Let me expand a little bit on that last point. The president's executive action was blatantly and transparently political. Among many, many other things, he had the ability to get an immigration reform bill through Congress in his first two years in office. He chose not to do so. Secondly, the president - formerly a constitutional law professor at U of Chicago - said on numerous occasions that he did not have the authority to do EXACTLY what he did on Friday. Now, mind you, this is on top of the many representations he made about the ACA. So, he comes across as being a little fast and loose with the truth. Finally, having come around to the idea that he does have the authority to take this particular executive action, he cynically waits until after the midterm election to order it. So there you have it. This is what's out there for everyone to see.

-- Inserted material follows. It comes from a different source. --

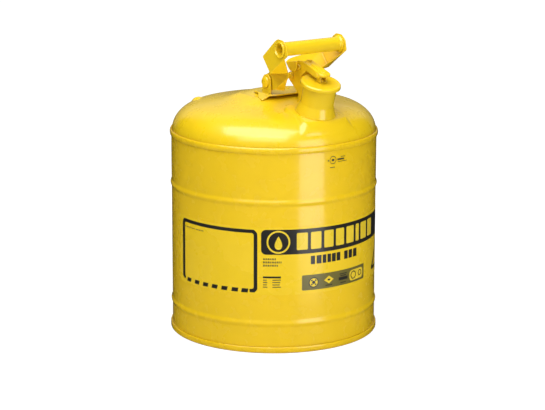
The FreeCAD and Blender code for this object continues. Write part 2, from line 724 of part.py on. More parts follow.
# cross web outline: x, offset from the arm line
CROSS_WEB = [
    (END_X, ARM_UPPER), (END_X, ARM_LOWER), (27.0, -9.5), (16.0, -7.6), (HUB_X, -5.6),
    (HUB_X, 5.0), (-12.0, 7.8), (-7.0, 9.6), (2.0, 11.6), (20.0, 14.2), (36.0, 16.4)]


def handle_arm_right():
    """Right arm with a cross web that ends in a flange beside the cap lever."""
    def web_point(x, off):
        return at(x, *arm_point(WEB_ALONG, off))
    pieces = arm_pieces(1)
    across = at(0, ARM_U, ARM_Z)
    web = Part.Face(polygon([web_point(*p) - across * (ARM_T / 2) for p in CROSS_WEB]))
    pieces.append(web.extrude(across * ARM_T))
    pieces.append(fold(web_point(END_X, 16.6), web_point(END_X, -10.2), ARM_T))
    pieces.append(fold(web_point(HUB_X, -5.2), web_point(HUB_X, 4.8), ARM_T))
    hub = [                          # u, z, corner radius
        (*arm_point(WEB_ALONG, -10.4), 0), (*arm_point(WEB_ALONG, 5.0), 0), (60.5, 397.6, 2),
        (70.0, 398.8, 2), (77.5, 400.2, 1), (79.2, 398.4, 1), (77.8, 388.8, 1.5),
        (71.0, 384.8, 2)]
    pieces.append(arm_plate(hub, HUB_X))
    # fused from the hub outward
    return bored(fused(pieces[::-1]))


def handle_grip():
    """Tube with rolled ends and a bead on each side of the end plates."""
    outer, inner = END_X + ARM_T / 2 + 0.04, END_X - ARM_T / 2 - 0.04
    # one end: r, distance from the middle, corner radius
    end = [(GRIP_BORE, 50.4, 1.5), (9.4, 52.7, 0.4), (10.4, 53.0, 0.6), (11.7, 52.2, 0.8),
           (11.7, outer, 0.4), (GRIP_R, outer, 0), (GRIP_R, inner, 0), (12.3, inner, 0.3),
           (12.3, 47.2, 0.8), (GRIP_R, 45.4, 1.6)]
    grip = revolve_round([(r, -z, corner) for r, z, corner in end] + end[::-1])
    grip.rotate(ORIGIN, vec(0, 1, 0), 90)
    grip.translate(at(0, *GRIP))
    return grip


# ---------------------------------------------------------------- decal
DECAL_R, DECAL_T = BODY_R + 0.03, 0.14
DECAL_LOW, DECAL_HIGH = 84.0, 181.0
DECAL_HALF_ANGLE = 98.0  # to each side of the front


def front_decal():
    outer = DECAL_R + DECAL_T
    ring = revolve([(DECAL_R, DECAL_LOW), (outer, DECAL_LOW), (outer, DECAL_HIGH),
                    (DECAL_R, DECAL_HIGH)])
    low, high = DECAL_LOW - 5, DECAL_HIGH + 5
    section = polygon([radial(0, low), radial(200, low), radial(200, high), radial(0, high)])
    wedge = spin(section, 2 * DECAL_HALF_ANGLE)
    wedge.rotate(ORIGIN, Z_AXIS, -90 - DECAL_HALF_ANGLE)
    return ring.common(wedge)


# ---------------------------------------------------------------- output
# each piece is saved under the name of its function
for build in (side_shell, top_seam, bottom_seam, bottom_pan, dome_top,
              spout_neck, arrester_guard, arrester_gauze, arrester_collar,
              cap_shell, cap_gasket, cap_clevis, cap_rivet, clevis_pin, cap_lever,
              handle_bracket, bracket_eyelets, handle_rivets, pivot_washers,
              lever_post, lever_pin, anchor_pin, closing_spring,
              handle_arm_left, handle_arm_right, handle_grip, front_decal):
    save(build(), build.__name__)
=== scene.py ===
# A round enamelled sheet-metal can with a domed top, a tilted spout with a sprung cap,
# a swinging handle and a printed decal wrapped round its front.
# It stands on z = 0 with its axis on Z. The spout and decal face -Y and the grip lies along X.
# Sizes are in mm unless noted, and meshes are built in metres. "u" is the distance toward the
# front (u = -y). "psi" is the angle round the wall, 0 at the front and growing toward +X.
import json
import math
from collections import Counter
import bpy
import bmesh
import numpy as np
from mathutils import Matrix, Vector, geometry


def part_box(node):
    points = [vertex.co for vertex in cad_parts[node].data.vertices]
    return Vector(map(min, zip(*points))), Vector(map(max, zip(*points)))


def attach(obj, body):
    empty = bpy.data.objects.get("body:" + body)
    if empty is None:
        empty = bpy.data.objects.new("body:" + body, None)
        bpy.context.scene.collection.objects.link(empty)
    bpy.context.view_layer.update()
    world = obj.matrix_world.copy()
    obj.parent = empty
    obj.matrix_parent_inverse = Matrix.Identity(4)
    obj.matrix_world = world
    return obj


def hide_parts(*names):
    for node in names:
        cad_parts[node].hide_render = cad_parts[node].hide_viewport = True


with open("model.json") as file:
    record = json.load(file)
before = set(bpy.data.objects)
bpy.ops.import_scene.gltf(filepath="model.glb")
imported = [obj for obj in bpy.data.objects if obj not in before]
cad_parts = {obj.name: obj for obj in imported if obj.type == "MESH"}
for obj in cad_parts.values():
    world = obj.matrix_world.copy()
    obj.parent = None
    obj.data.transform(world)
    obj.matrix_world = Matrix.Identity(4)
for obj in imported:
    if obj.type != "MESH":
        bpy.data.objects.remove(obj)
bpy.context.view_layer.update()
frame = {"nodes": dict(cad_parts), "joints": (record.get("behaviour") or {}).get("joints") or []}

scene = bpy.context.scene
MM = 0.001

# ------------------------------------------------------------------ driving sizes
WALL_RADIUS = 146.66
WALL_SEAT = WALL_RADIUS + 0.05      # where the seam rolls meet the wall
SHEET = 0.8
RIB_HEIGHTS = (42.2, 214.5)
RIB_RISE, RIB_WIDTH = 1.5, 6.0
CAP_U, CAP_Z = 115.6, 375.3         # middle of the cap's upper face
TILT = math.radians(15.5)           # the spout leans to the front
TILT_COS, TILT_SIN, TILT_TAN = math.cos(TILT), math.sin(TILT), math.tan(TILT)
PAD_DEPTH = 46.0                    # from the cap's upper face down to the spout pad
PAD_U = CAP_U - PAD_DEPTH * TILT_SIN
PAD_Z = CAP_Z - PAD_DEPTH * TILT_COS
PAD_LIFT = 0.05
PIN_RADIUS = 2.2                    # shank of the spring's anchor pin
LEVER_AXIS = [1000 * v for j in frame["joints"] if j["name"] == "lid_open" for v in j["pos_m"]]

WALL_SEGMENTS = 480
DOME_SEGMENTS = 840
DOME_RINGS = 150
SPOUT_SEGMENTS = 192
PIN_SEGMENTS = 64


def centre(node_name):
    """middle of a CAD piece, mm"""
    lo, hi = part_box(node_name)
    return [500 * (lo[i] + hi[i]) for i in range(3)]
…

As I said in another response, the president was going to have to be forceful with the republicans on some issues. Unfortunately, he picked and chose this one. In short order, it will be apparent that it was a losing issue not only for him (and his presidency), but also for Democrats. He has also ensured that his remaining two years in office, barring any significant national or international occurrences, have been consigned to irrelevancy. And that's a real shame because, having voted for this man twice, I hoped for, and expected, a lot more.

Thank you for the opportunity to respond.